If the baby was found alive, he had promised (1) to pay for four Masses; (2) to stop smoking for a year; (3) to give two yard-high wax candles, as well as a life-size wax model of a baby, to the Church of Our Lady of the Penha; and (4) to climb the steps of the same church on his knees, carrying a lighted candle. This 18th-century church perches on top of a weirdly shaped
penha,
or rock, that sticks up out of the plain just north of the city. It is a favorite church for pilgrimages and for the fulfilling of
promessas.
The steps up to it number 365.

*   *   *

The story of Conceiçãozinha contains a surprising amount of information about Brazilian life, manners, and character. Much of it, of course, is what one might expect to find in any Latin American country. Brazilians love children. They are highly emotional and not ashamed of it. Family feeling is very strong. They are Roman Catholics, at least in outward behavior. They are franker than Anglo-Saxons about extramarital love, and they are tolerant of miscegenation. Also—as one would expect in a very poor and in many ways backward country—many people are illiterate; there are feebleminded people at large who in other countries might be in institutions; and hospitals may not always be run with streamlined efficiency. So far it is all fairly predictable.

But there is more to it than that. The story immediately brings to mind one of Brazil's worst, and certainly most shocking, problems: that of infant mortality. Why all this sentimental, almost hysterical, concern over one small baby, when the infant mortality rate in Brazil is still one of the highest in the world? The details of Conceiçãozinha's story are worth examining not only for the interesting light they throw on that contradictory thing, the Brazilian character, but also because the tragic, unresolved problem they present is almost a paradigm of a good many other Brazilian problems, big and small.

First there is the obvious devotion to children. As in other Latin countries, babies are everywhere. Everyone seems to know how to talk to infants or dandle them, and unself-consciously. It is said that two kinds of small business never fail in Brazil, infants' wear shops and toy shops. The poorest workman will spend a disproportionate amount of his salary for a christening dress (or for milk if he happens to know it is vital to his child's health). Parents love to dress up their offspring; the children's costume balls are an important part of Carnival every year throughout the country.

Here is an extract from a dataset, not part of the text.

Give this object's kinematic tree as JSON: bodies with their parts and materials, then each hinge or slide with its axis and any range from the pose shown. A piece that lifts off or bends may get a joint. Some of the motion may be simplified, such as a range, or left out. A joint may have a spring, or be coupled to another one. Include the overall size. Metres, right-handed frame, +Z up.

In Catholic Brazil there is no divorce and no legalized birth control, and large families are the rule. Sometimes families run to twenty or more, and five or six children seems to be average. Brazil is a very young country; more than 52 per cent of the population is under nineteen years old. Early marriage is normal, and a baby within a year is taken for granted. Children are almost always wanted—the first three or four at least—and adored.

And yet the infant mortality rate stays appallingly high. In the poorest and most backward regions of the great northeast bulge and the Amazon basin, it is as high as 50 per cent during the first year of life, sometimes even higher. The cities of Recife and Rio, with their large
favelas,
are two of the worst offenders. During the three days when Conceiçãozinha was hidden in the washerwoman's shack, and survived, it is a safe guess that more than sixty babies died in Rio.

*   *   *

Most of this tragic waste of life is due to malnutrition. But often the malnutrition is due not so much to actual lack of food as to ignorance, a vicious circle in which poverty creates ignorance which then creates more poverty. In Rio, for example, there are many worthy free clinics. But fine doctors have been known to resign after working in them for years; they can no longer endure seeing the same children brought in time after time, sicker, weaker, and finally dying because the parents are too ignorant, or too superstitious, to follow simple instructions.

The masses of poor people in the big cities, and the poor and not-so-poor of the “backlands,” love their children and kill them with kindness by the thousands. The wrong foods, spoiled foods, worm medicines, sleeping syrups—all exact a terrible toll on the “little angels,” in paper-covered, gilt-trimmed coffins, blue for boys and pink for girls.